-- EXTRACTED INFORMATION --
"""
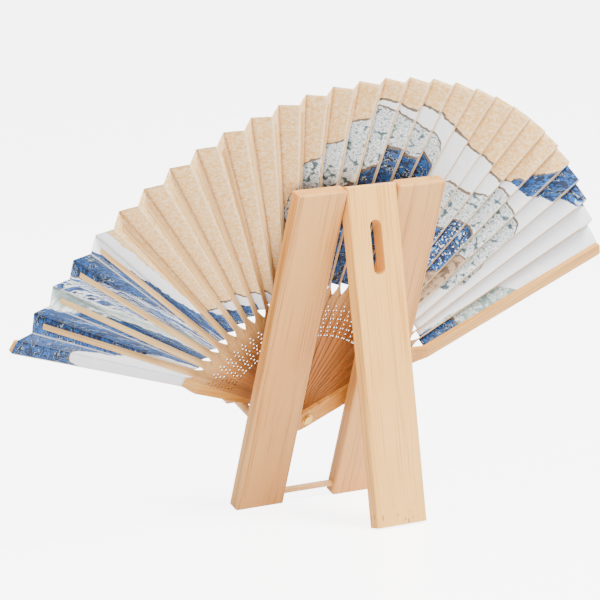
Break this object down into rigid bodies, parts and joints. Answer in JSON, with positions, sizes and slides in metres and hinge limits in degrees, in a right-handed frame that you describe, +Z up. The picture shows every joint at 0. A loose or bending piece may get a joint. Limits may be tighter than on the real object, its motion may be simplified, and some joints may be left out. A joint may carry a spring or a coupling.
{
  "type": "hand fan on stand",
  "caption": "Folding hand fan with pierced wooden sticks and a pleated cloth leaf, resting open on its own folding three-plank wooden stand.",
  "frame": {"origin": "on the table at the middle of the object's outline", "axes": "+X along the stand's hinge, to the side of the right guard; +Y to the side of the stand where the fan rests; +Z up"},
  "size_m": [0.3804, 0.1124, 0.2348],
  "materials": {
    "stand_wood": "satin planed bamboo",
    "dowel_wood": "satin turned wood",
    "peg_wood": "satin wood",
    "guard_wood": "satin bamboo",
    "stick_wood": "satin bamboo",
    "leaf_cloth": "printed cloth",
    "rivet_metal": "polished"
  },
  "bodies": {
    "stand": {"side_plank_left": "stand_wood", "side_plank_right": "stand_wood", "hinge_dowel": "dowel_wood", "bottom_dowel": "dowel_wood", "peg_left": "peg_wood", "peg_right": "peg_wood", "peg_block_left": "peg_wood", "peg_block_right": "peg_wood"},
    "leg": {"leg_plank": "stand_wood"},
    "fan": {"guard_right": "guard_wood", "rivet": "rivet_metal", "washer_front": "rivet_metal", "washer_back": "rivet_metal", "leaf": "leaf_cloth"},
    "left_guard": {"guard_left": "guard_wood"},
    "stick_01": {"stick_01": "stick_wood"},
    "stick_02": {"stick_02": "stick_wood"},
    "stick_03": {"stick_03": "stick_wood"},
    "stick_04": {"stick_04": "stick_wood"},
    "stick_05": {"stick_05": "stick_wood"},
    "stick_06": {"stick_06": "stick_wood"},
    "stick_07": {"stick_07": "stick_wood"},
    "stick_08": {"stick_08": "stick_wood"},
    "stick_09": {"stick_09": "stick_wood"},
    "stick_10": {"stick_10": "stick_wood"},
    "stick_11": {"stick_11": "stick_wood"},
    "stick_12": {"stick_12": "stick_wood"},
    "stick_13": {"stick_13": "stick_wood"},
    "stick_14": {"stick_14": "stick_wood"},
    "stick_15": {"stick_15": "stick_wood"},
    "stick_16": {"stick_16": "stick_wood"},
    "stick_17": {"stick_17": "stick_wood"},
    "stick_18": {"stick_18": "stick_wood"},
    "stick_19": {"stick_19": "stick_wood"},
    "stick_20": {"stick_20": "stick_wood"},
    "stick_21": {"stick_21": "stick_wood"},
    "stick_22": {"stick_22": "stick_wood"},
    "stick_23": {"stick_23": "stick_wood"},
    "stick_24": {"stick_24": "stick_wood"},
    "stick_25": {"stick_25": "stick_wood"},
    "stick_26": {"stick_26": "stick_wood"},
    "stick_27": {"stick_27": "stick_wood"},
    "stick_28": {"stick_28": "stick_wood"}
  },
  "joints": [
    {"name": "leg_fold", "type": "hinge", "parent": "stand", "child": "leg", "pos_m": [0.00632, -0.0343, 0.17375], "axis": [1, 0, 0], "range_deg": [0, 29.6]},
    {"name": "fan_lift", "type": "slide", "parent": "stand", "child": "fan", "axis": [0, -0.4019, 0.9157], "range_m": [0, 0.16]},
    {"name": "fan_fold", "type": "hinge", "parent": "fan", "child": "left_guard", "pos_m": [0.00152, 0.03048, 0.04733], "axis": [-0.1052, 0.8957, 0.4321], "range_deg": [0, 136.88], "deforming": ["leaf"]},
    {"name": "stick_01_turn", "type": "hinge", "parent": "fan", "child": "stick_01", "pos_m": [0.00152, 0.03048, 0.04733], "axis": [-0.1052, 0.8957, 0.4321], "range_deg": [0, 4.73]},
    {"name": "stick_02_turn", "type": "hinge", "parent": "fan", "child": "stick_02", "pos_m": [0.00152, 0.03048, 0.04733], "axis": [-0.1052, 0.8957, 0.4321], "range_deg": [0, 9.45]},
    {"name": "stick_03_turn", "type": "hinge", "parent": "fan", "child": "stick_03", "pos_m": [0.00152, 0.03048, 0.04733], "axis": [-0.1052, 0.8957, 0.4321], "range_deg": [0, 14.17]},
    {"name": "stick_04_turn", "type": "hinge", "parent": "fan", "child": "stick_04", "pos_m": [0.00152, 0.03048, 0.04733], "axis": [-0.1052, 0.8957, 0.4321], "range_deg": [0, 18.89]},
    {"name": "stick_05_turn", "type": "hinge", "parent": "fan", "child": "stick_05", "pos_m": [0.00152, 0.03048, 0.04733], "axis": [-0.1052, 0.8957, 0.4321], "range_deg": [0, 23.61]},
    {"name": "stick_06_turn", "type": "hinge", "parent": "fan", "child": "stick_06", "pos_m": [0.00152, 0.03048, 0.04733], "axis": [-0.1052, 0.8957, 0.4321], "range_deg": [0, 28.33]},
    {"name": "stick_07_turn", "type": "hinge", "parent": "fan", "child": "stick_07", "pos_m": [0.00152, 0.03048, 0.04733], "axis": [-0.1052, 0.8957, 0.4321], "range_deg": [0, 33.05]},
    {"name": "stick_08_turn", "type": "hinge", "parent": "fan", "child": "stick_08", "pos_m": [0.00152, 0.03048, 0.04733], "axis": [-0.1052, 0.8957, 0.4321], "range_deg": [0, 37.77]},
    {"name": "stick_09_turn", "type": "hinge", "parent": "fan", "child": "stick_09", "pos_m": [0.00152, 0.03048, 0.04733], "axis": [-0.1052, 0.8957, 0.4321], "range_deg": [0, 42.49]},
    {"name": "stick_10_turn", "type": "hinge", "parent": "fan", "child": "stick_10", "pos_m": [0.00152, 0.03048, 0.04733], "axis": [-0.1052, 0.8957, 0.4321], "range_deg": [0, 47.21]},
    {"name": "stick_11_turn", "type": "hinge", "parent": "fan", "child": "stick_11", "pos_m": [0.00152, 0.03048, 0.04733], "axis": [-0.1052, 0.8957, 0.4321], "range_deg": [0, 51.93]},
    {"name": "stick_12_turn", "type": "hinge", "parent": "fan", "child": "stick_12", "pos_m": [0.00152, 0.03048, 0.04733], "axis": [-0.1052, 0.8957, 0.4321], "range_deg": [0, 56.65]},
    {"name": "stick_13_turn", "type": "hinge", "parent": "fan", "child": "stick_13", "pos_m": [0.00152, 0.03048, 0.04733], "axis": [-0.1052, 0.8957, 0.4321], "range_deg": [0, 61.37]},
    {"name": "stick_14_turn", "type": "hinge", "parent": "fan", "child": "stick_14", "pos_m": [0.00152, 0.03048, 0.04733], "axis": [-0.1052, 0.8957, 0.4321], "range_deg": [0, 66.09]},
    {"name": "stick_15_turn", "type": "hinge", "parent": "fan", "child": "stick_15", "pos_m": [0.00152, 0.03048, 0.04733], "axis": [-0.1052, 0.8957, 0.4321], "range_deg": [0, 70.81]},
    {"name": "stick_16_turn", "type": "hinge", "parent": "fan", "child": "stick_16", "pos_m": [0.00152, 0.03048, 0.04733], "axis": [-0.1052, 0.8957, 0.4321], "range_deg": [0, 75.53]},
    {"name": "stick_17_turn", "type": "hinge", "parent": "fan", "child": "stick_17", "pos_m": [0.00152, 0.03048, 0.04733], "axis": [-0.1052, 0.8957, 0.4321], "range_deg": [0, 80.25]},
    {"name": "stick_18_turn", "type": "hinge", "parent": "fan", "child": "stick_18", "pos_m": [0.00152, 0.03048, 0.04733], "axis": [-0.1052, 0.8957, 0.4321], "range_deg": [0, 84.97]},
    {"name": "stick_19_turn", "type": "hinge", "parent": "fan", "child": "stick_19", "pos_m": [0.00152, 0.03048, 0.04733], "axis": [-0.1052, 0.8957, 0.4321], "range_deg": [0, 89.69]},
    {"name": "stick_20_turn", "type": "hinge", "parent": "fan", "child": "stick_20", "pos_m": [0.00152, 0.03048, 0.04733], "axis": [-0.1052, 0.8957, 0.4321], "range_deg": [0, 94.41]},
    {"name": "stick_21_turn", "type": "hinge", "parent": "fan", "child": "stick_21", "pos_m": [0.00152, 0.03048, 0.04733], "axis": [-0.1052, 0.8957, 0.4321], "range_deg": [0, 99.13]},
    {"name": "stick_22_turn", "type": "hinge", "parent": "fan", "child": "stick_22", "pos_m": [0.00152, 0.03048, 0.04733], "axis": [-0.1052, 0.8957, 0.4321], "range_deg": [0, 103.85]},
    {"name": "stick_23_turn", "type": "hinge", "parent": "fan", "child": "stick_23", "pos_m": [0.00152, 0.03048, 0.04733], "axis": [-0.1052, 0.8957, 0.4321], "range_deg": [0, 108.57]},
    {"name": "stick_24_turn", "type": "hinge", "parent": "fan", "child": "stick_24", "pos_m": [0.00152, 0.03048, 0.04733], "axis": [-0.1052, 0.8957, 0.4321], "range_deg": [0, 113.29]},
    {"name": "stick_25_turn", "type": "hinge", "parent": "fan", "child": "stick_25", "pos_m": [0.00152, 0.03048, 0.04733], "axis": [-0.1052, 0.8957, 0.4321], "range_deg": [0, 118.01]},
    {"name": "stick_26_turn", "type": "hinge", "parent": "fan", "child": "stick_26", "pos_m": [0.00152, 0.03048, 0.04733], "axis": [-0.1052, 0.8957, 0.4321], "range_deg": [0, 122.73]},
    {"name": "stick_27_turn", "type": "hinge", "parent": "fan", "child": "stick_27", "pos_m": [0.00152, 0.03048, 0.04733], "axis": [-0.1052, 0.8957, 0.4321], "range_deg": [0, 127.45]},
    {"name": "stick_28_turn", "type": "hinge", "parent": "fan", "child": "stick_28", "pos_m": [0.00152, 0.03048, 0.04733], "axis": [-0.1052, 0.8957, 0.4321], "range_deg": [0, 132.17]}
  ],
  "couplings": [
    {"joint": "stick_01_turn", "follows": "fan_fold", "ratio": 0.034483},
    {"joint": "stick_02_turn", "follows": "fan_fold", "ratio": 0.068966},
    {"joint": "stick_03_turn", "follows": "fan_fold", "ratio": 0.10345},
    {"joint": "stick_04_turn", "follows": "fan_fold", "ratio": 0.13793},
    {"joint": "stick_05_turn", "follows": "fan_fold", "ratio": 0.17241},
    {"joint": "stick_06_turn", "follows": "fan_fold", "ratio": 0.2069},
    {"joint": "stick_07_turn", "follows": "fan_fold", "ratio": 0.24138},
    {"joint": "stick_08_turn", "follows": "fan_fold", "ratio": 0.27586},
    {"joint": "stick_09_turn", "follows": "fan_fold", "ratio": 0.31034},
    {"joint": "stick_10_turn", "follows": "fan_fold", "ratio": 0.34483},
    {"joint": "stick_11_turn", "follows": "fan_fold", "ratio": 0.37931},
    {"joint": "stick_12_turn", "follows": "fan_fold", "ratio": 0.41379},
    {"joint": "stick_13_turn", "follows": "fan_fold", "ratio": 0.44828},
    {"joint": "stick_14_turn", "follows": "fan_fold", "ratio": 0.48276},
    {"joint": "stick_15_turn", "follows": "fan_fold", "ratio": 0.51724},
    {"joint": "stick_16_turn", "follows": "fan_fold", "ratio": 0.55172},
    {"joint": "stick_17_turn", "follows": "fan_fold", "ratio": 0.58621},
    {"joint": "stick_18_turn", "follows": "fan_fold", "ratio": 0.62069},
    {"joint": "stick_19_turn", "follows": "fan_fold", "ratio": 0.65517},
    {"joint": "stick_20_turn", "follows": "fan_fold", "ratio": 0.68966},
    {"joint": "stick_21_turn", "follows": "fan_fold", "ratio": 0.72414},
    {"joint": "stick_22_turn", "follows": "fan_fold", "ratio": 0.75862},
    {"joint": "stick_23_turn", "follows": "fan_fold", "ratio": 0.7931},
    {"joint": "stick_24_turn", "follows": "fan_fold", "ratio": 0.82759},
    {"joint": "stick_25_turn", "follows": "fan_fold", "ratio": 0.86207},
    {"joint": "stick_26_turn", "follows": "fan_fold", "ratio": 0.89655},
    {"joint": "stick_27_turn", "follows": "fan_fold", "ratio": 0.93103},
    {"joint": "stick_28_turn", "follows": "fan_fold", "ratio": 0.96552}
  ]
}
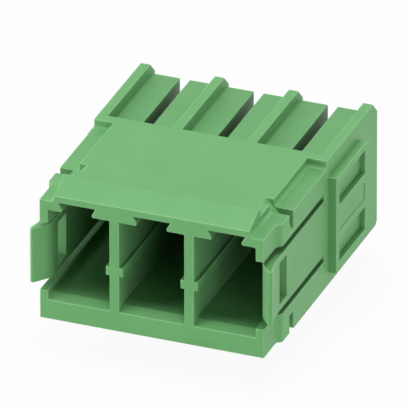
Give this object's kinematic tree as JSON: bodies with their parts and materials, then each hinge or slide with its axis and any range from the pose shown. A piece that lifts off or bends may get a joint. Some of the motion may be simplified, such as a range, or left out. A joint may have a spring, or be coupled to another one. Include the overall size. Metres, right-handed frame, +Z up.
"""
-- JOB --
Scan the material above. Extract every line in which the word "joints" occurs.

-- TASK SOLUTION --
Break this object down into rigid bodies, parts and joints. Answer in JSON, with positions, sizes and slides in metres and hinge limits in degrees, in a right-handed frame that you describe, +Z up. The picture shows every joint at 0. A loose or bending piece may get a joint. Limits may be tighter than on the real object, its motion may be simplified, and some joints may be left out. A joint may carry a spring or a coupling.
  "joints": [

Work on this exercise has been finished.